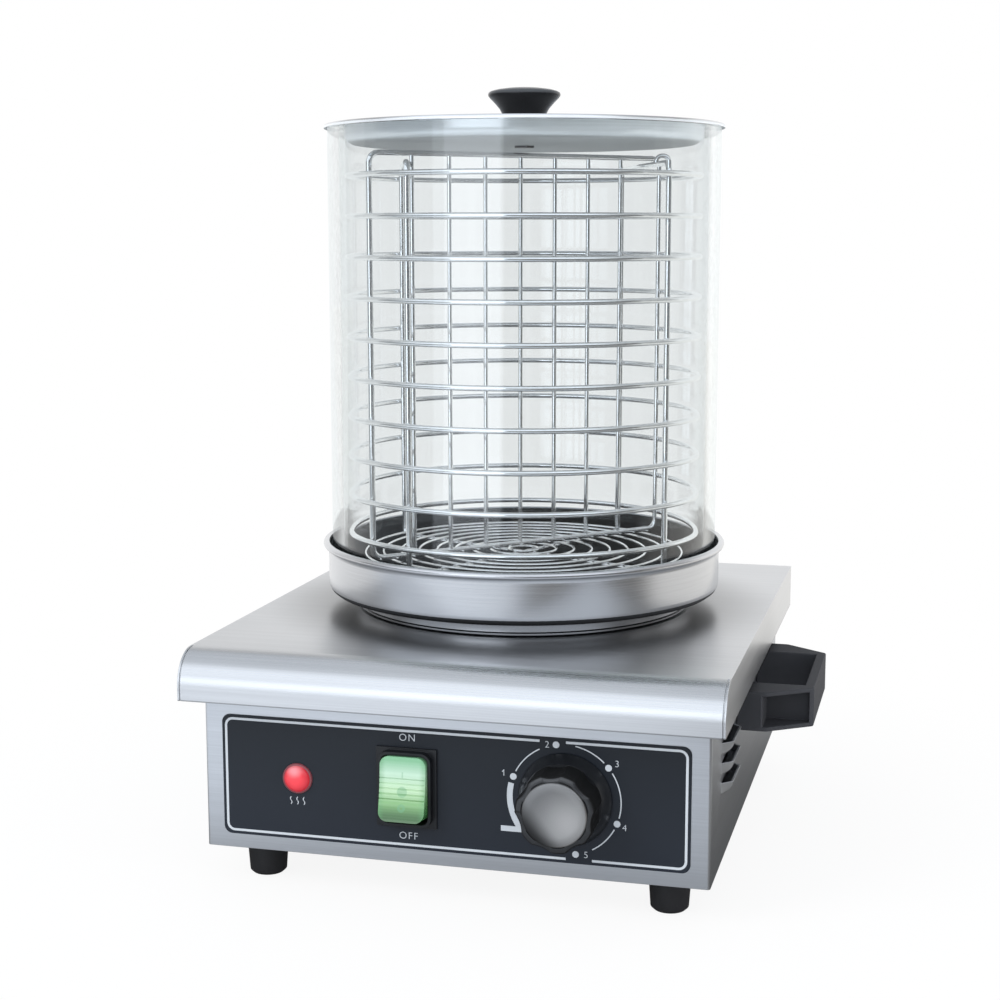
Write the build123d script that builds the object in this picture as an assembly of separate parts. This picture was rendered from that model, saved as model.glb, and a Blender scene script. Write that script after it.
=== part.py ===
from build123d import *

import math
import os

# Table-top sausage steamer: a folded steel base with controls, a stepped water
# tray on top of it, a glass tube standing in the tray, a wire basket inside the
# tube and a sunk lid with a knob.
#
# Frame: millimetres, +X to the right as seen from the front, +Y to the back,
# +Z up.  The origin lies on the table under the centre of the top cover, and
# the controls face -Y.

# ---------------------------------------------------------------- clearances
SEAT_GAP = 0.3  # between two bodies that stand on each other
HOLE_CLEARANCE = 0.2  # radial, around a fixed stem or screw shank
RUNNING_CLEARANCE = 0.05  # radial, around a turning shaft or trunnion
ROCKER_CLEARANCE = 0.3  # between the rocker and its frame

# ----------------------------------------- flats that stand for a round outline
HEX_SIDE_COUNT = 6
WIRE_SIDE_COUNT = 6
SHANK_SIDE_COUNT = 8
STEM_SIDE_COUNT = 16
FOOT_SIDE_COUNT = 20
TURNED_SIDE_COUNT = 40
SHEET_SIDE_COUNT = 48

# ------------------------------------------------------------ sheet-metal base
SHEET = 1.0
COVER_OVERHANG = 7.5
COVER_DEPTH = 287.0
COVER_TOP = 115.6
COVER_SKIRT = 23.0
COVER_NOSE_RADIUS = 16.0
COVER_LAND = 8.7
SEAM_WIDTH = 0.5
SEAM_DEPTH = 0.6

BODY_WIDTH = 241.0
BODY_FRONT_SETBACK = 13.7
BODY_BACK_SETBACK = 6.5
BODY_BOTTOM = 18.9
BODY_CORNER_RADIUS = 1.5
LIP_WIDTH = 10.0

LOUVRE_COUNT = 3
LOUVRE_LENGTH = 36.0
LOUVRE_RADIUS = 5.0
LOUVRE_PITCH = 9.5
LOUVRE_FIRST_Z = 58.4
LOUVRE_FRONT_SETBACK = 32.0

VENT_COUNT = 7
VENT_LENGTH = 46.0
VENT_WIDTH = 5.0
VENT_PITCH = 12.0
VENT_OFFSET_X = 44.0

SCREW_RADIUS = 2.0
SCREW_HEAD_RADIUS = 4.0
SCREW_HEAD_HEIGHT = 2.4
SCREW_TIP = 3.0
REAR_SCREW_INSET_X = 5.0
REAR_SCREW_INSET_Z = 16.0

# ------------------------------------------------------------------------ feet
FOOT_INSET_X = 21.6
FOOT_Y = 107.1
FOOT_TOP_RADIUS = 10.1
FOOT_BOTTOM_RADIUS = 8.9
FOOT_EDGE_RADIUS = 2.6
FOOT_STUD_LENGTH = 8.0

# ---------------------------------------------------------------- side handles
HANDLE_CENTRE_Y = 7.9
HANDLE_TOP = 88.5
HANDLE_HEIGHT = 19.5
HANDLE_ROOT_LENGTH = 105.5
HANDLE_GRIP_LENGTH = 74.5
HANDLE_OPENING_LENGTH = 66.0
HANDLE_ROOT_DEPTH = 14.5
HANDLE_REACH = 35.8
HANDLE_GRIP_THICKNESS = 4.7
HANDLE_POCKET_WALL = 2.2
HANDLE_EDGE_RADIUS = 1.2
HANDLE_SCREW_DEPTH = 9.0

# --------------------------------------------------------------- control panel
LABEL_WIDTH = 223.2
LABEL_BOTTOM = 25.8
LABEL_TOP = 84.2
LABEL_THICKNESS = 0.4
LABEL_CORNER_RADIUS = 4.0
CONTROL_Z = 55.5

PILOT_X = -74.0
PILOT_LENS_RADIUS = 7.3
PILOT_LENS_TOP_RADIUS = 4.4
PILOT_RIM_HEIGHT = 1.4
PILOT_DOME_HEIGHT = 2.1
PILOT_BARREL_RADIUS = 5.8
PILOT_BARREL_LENGTH = 26.0

SWITCH_X = -20.3
SWITCH_PLATE_WIDTH = 29.0
SWITCH_PLATE_HEIGHT = 37.8
SWITCH_PLATE_THICKNESS = 1.2
SWITCH_COLLAR_HEIGHT = 3.8
SWITCH_WALL = 1.5
SWITCH_COLLAR_RADIUS = 4.8
SWITCH_BARREL_DEPTH = 20.0
SWITCH_FLOOR = 10.0
ROCKER_WIDTH = 21.9
ROCKER_HEIGHT = 30.0
ROCKER_FACE_HEIGHT = 9.6
ROCKER_DISH = 1.3
ROCKER_TILT = 8.5
ROCKER_CORNER_RADIUS = 4.4
ROCKER_BACK = 3.0
RIB_COUNT = 5
RIB_PITCH = 2.4
RIB_WIDTH = 0.6
TRUNNION_RADIUS = 1.2
TRUNNION_LENGTH = 1.0
TERMINAL_LENGTH = 8.0
TERMINAL_WIDTH = 6.3
TERMINAL_THICKNESS = 0.8

KNOB_X = 54.3
KNOB_SKIRT_RADIUS = 21.8
KNOB_SKIRT_HEIGHT = 5.6
KNOB_SKIRT_EDGE = 0.8
KNOB_SKIRT_GAP = 0.5
KNOB_GRIP_RADIUS = 18.3
KNOB_GRIP_HEIGHT = 21.6
KNOB_FLUTE_COUNT = 7
KNOB_FLUTE_RADIUS = 15.4
KNOB_FLUTE_DEPTH = 1.4
KNOB_FLUTE_TURN = -7.0
KNOB_CAP_RADIUS = 14.8
KNOB_CAP_HEIGHT = 1.4
KNOB_POINTER_ANGLE = 180.0
KNOB_POINTER_WIDTH = 1.0
KNOB_POINTER_DEPTH = 0.8
SHAFT_RADIUS = 3.0
SHAFT_FLAT = 2.2
SHAFT_LENGTH = 13.0
SHAFT_BACK = 8.0
THERMOSTAT_SIZE = 34.0
THERMOSTAT_DEPTH = 26.0
NECK_RADIUS = 5.0

# ------------------------------------------------------------------ water tray
TUBE_AXIS_Y = 11.7
TRAY_SHEET = 0.9
TRAY_LEDGE_REACH = 13.3
TRAY_GLASS_GAP = 1.2
TRAY_STEP_HEIGHT = 8.1
TRAY_FLARE = 2.7
TRAY_RIM_HEIGHT = 34.7
TRAY_BEAD = 1.75
TRAY_WALL_BEND = 3.4

# -------------------------------------------------------------------- glass, lid
GLASS_OUTER_RADIUS = 100.0
GLASS_WALL = 5.9
GLASS_HEIGHT = 235.8
LID_SHEET = 0.8
LID_OVERHANG = 1.6
LID_LIP_HEIGHT = 1.8
LID_PAN_GAP = 3.1
LID_PAN_DEPTH = 8.8
LID_PAN_BEND = 6.0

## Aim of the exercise
Repeat the material word for word, in full.

## Exercise result
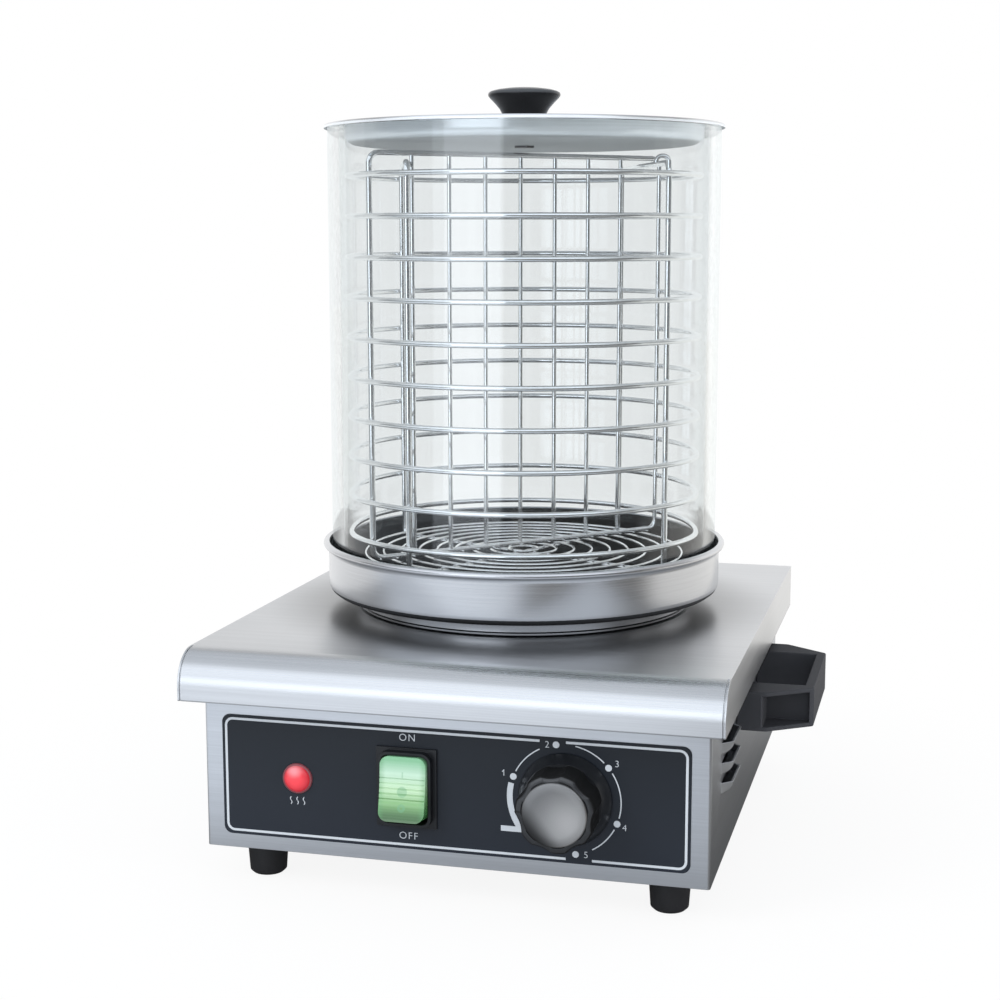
Write the build123d script that builds the object in this picture as an assembly of separate parts. This picture was rendered from that model, saved as model.glb, and a Blender scene script. Write that script after it.
=== part.py ===
from build123d import *

import math
import os

# Table-top sausage steamer: a folded steel base with controls, a stepped water
# tray on top of it, a glass tube standing in the tray, a wire basket inside the
# tube and a sunk lid with a knob.
#
# Frame: millimetres, +X to the right as seen from the front, +Y to the back,
# +Z up.  The origin lies on the table under the centre of the top cover, and
# the controls face -Y.

# ---------------------------------------------------------------- clearances
SEAT_GAP = 0.3  # between two bodies that stand on each other
HOLE_CLEARANCE = 0.2  # radial, around a fixed stem or screw shank
RUNNING_CLEARANCE = 0.05  # radial, around a turning shaft or trunnion
ROCKER_CLEARANCE = 0.3  # between the rocker and its frame

# ----------------------------------------- flats that stand for a round outline
HEX_SIDE_COUNT = 6
WIRE_SIDE_COUNT = 6
SHANK_SIDE_COUNT = 8
STEM_SIDE_COUNT = 16
FOOT_SIDE_COUNT = 20
TURNED_SIDE_COUNT = 40
SHEET_SIDE_COUNT = 48

# ------------------------------------------------------------ sheet-metal base
SHEET = 1.0
COVER_OVERHANG = 7.5
COVER_DEPTH = 287.0
COVER_TOP = 115.6
COVER_SKIRT = 23.0
COVER_NOSE_RADIUS = 16.0
COVER_LAND = 8.7
SEAM_WIDTH = 0.5
SEAM_DEPTH = 0.6

BODY_WIDTH = 241.0
BODY_FRONT_SETBACK = 13.7
BODY_BACK_SETBACK = 6.5
BODY_BOTTOM = 18.9
BODY_CORNER_RADIUS = 1.5
LIP_WIDTH = 10.0

LOUVRE_COUNT = 3
LOUVRE_LENGTH = 36.0
LOUVRE_RADIUS = 5.0
LOUVRE_PITCH = 9.5
LOUVRE_FIRST_Z = 58.4
LOUVRE_FRONT_SETBACK = 32.0

VENT_COUNT = 7
VENT_LENGTH = 46.0
VENT_WIDTH = 5.0
VENT_PITCH = 12.0
VENT_OFFSET_X = 44.0

SCREW_RADIUS = 2.0
SCREW_HEAD_RADIUS = 4.0
SCREW_HEAD_HEIGHT = 2.4
SCREW_TIP = 3.0
REAR_SCREW_INSET_X = 5.0
REAR_SCREW_INSET_Z = 16.0

# ------------------------------------------------------------------------ feet
FOOT_INSET_X = 21.6
FOOT_Y = 107.1
FOOT_TOP_RADIUS = 10.1
FOOT_BOTTOM_RADIUS = 8.9
FOOT_EDGE_RADIUS = 2.6
FOOT_STUD_LENGTH = 8.0

# ---------------------------------------------------------------- side handles
HANDLE_CENTRE_Y = 7.9
HANDLE_TOP = 88.5
HANDLE_HEIGHT = 19.5
HANDLE_ROOT_LENGTH = 105.5
HANDLE_GRIP_LENGTH = 74.5
HANDLE_OPENING_LENGTH = 66.0
HANDLE_ROOT_DEPTH = 14.5
HANDLE_REACH = 35.8
HANDLE_GRIP_THICKNESS = 4.7
HANDLE_POCKET_WALL = 2.2
HANDLE_EDGE_RADIUS = 1.2
HANDLE_SCREW_DEPTH = 9.0

# --------------------------------------------------------------- control panel
LABEL_WIDTH = 223.2
LABEL_BOTTOM = 25.8
LABEL_TOP = 84.2
LABEL_THICKNESS = 0.4
LABEL_CORNER_RADIUS = 4.0
CONTROL_Z = 55.5

PILOT_X = -74.0
PILOT_LENS_RADIUS = 7.3
PILOT_LENS_TOP_RADIUS = 4.4
PILOT_RIM_HEIGHT = 1.4
PILOT_DOME_HEIGHT = 2.1
PILOT_BARREL_RADIUS = 5.8
PILOT_BARREL_LENGTH = 26.0

SWITCH_X = -20.3
SWITCH_PLATE_WIDTH = 29.0
SWITCH_PLATE_HEIGHT = 37.8
SWITCH_PLATE_THICKNESS = 1.2
SWITCH_COLLAR_HEIGHT = 3.8
SWITCH_WALL = 1.5
SWITCH_COLLAR_RADIUS = 4.8
SWITCH_BARREL_DEPTH = 20.0
SWITCH_FLOOR = 10.0
ROCKER_WIDTH = 21.9
ROCKER_HEIGHT = 30.0
ROCKER_FACE_HEIGHT = 9.6
ROCKER_DISH = 1.3
ROCKER_TILT = 8.5
ROCKER_CORNER_RADIUS = 4.4
ROCKER_BACK = 3.0
RIB_COUNT = 5
RIB_PITCH = 2.4
RIB_WIDTH = 0.6
TRUNNION_RADIUS = 1.2
TRUNNION_LENGTH = 1.0
TERMINAL_LENGTH = 8.0
TERMINAL_WIDTH = 6.3
TERMINAL_THICKNESS = 0.8

KNOB_X = 54.3
KNOB_SKIRT_RADIUS = 21.8
KNOB_SKIRT_HEIGHT = 5.6
KNOB_SKIRT_EDGE = 0.8
KNOB_SKIRT_GAP = 0.5
KNOB_GRIP_RADIUS = 18.3
KNOB_GRIP_HEIGHT = 21.6
KNOB_FLUTE_COUNT = 7
KNOB_FLUTE_RADIUS = 15.4
KNOB_FLUTE_DEPTH = 1.4
KNOB_FLUTE_TURN = -7.0
KNOB_CAP_RADIUS = 14.8
KNOB_CAP_HEIGHT = 1.4
KNOB_POINTER_ANGLE = 180.0
KNOB_POINTER_WIDTH = 1.0
KNOB_POINTER_DEPTH = 0.8
SHAFT_RADIUS = 3.0
SHAFT_FLAT = 2.2
SHAFT_LENGTH = 13.0
SHAFT_BACK = 8.0
THERMOSTAT_SIZE = 34.0
THERMOSTAT_DEPTH = 26.0
NECK_RADIUS = 5.0

# ------------------------------------------------------------------ water tray
TUBE_AXIS_Y = 11.7
TRAY_SHEET = 0.9
TRAY_LEDGE_REACH = 13.3
TRAY_GLASS_GAP = 1.2
TRAY_STEP_HEIGHT = 8.1
TRAY_FLARE = 2.7
TRAY_RIM_HEIGHT = 34.7
TRAY_BEAD = 1.75
TRAY_WALL_BEND = 3.4

# -------------------------------------------------------------------- glass, lid
GLASS_OUTER_RADIUS = 100.0
GLASS_WALL = 5.9
GLASS_HEIGHT = 235.8
LID_SHEET = 0.8
LID_OVERHANG = 1.6
LID_LIP_HEIGHT = 1.8
LID_PAN_GAP = 3.1
LID_PAN_DEPTH = 8.8
LID_PAN_BEND = 6.0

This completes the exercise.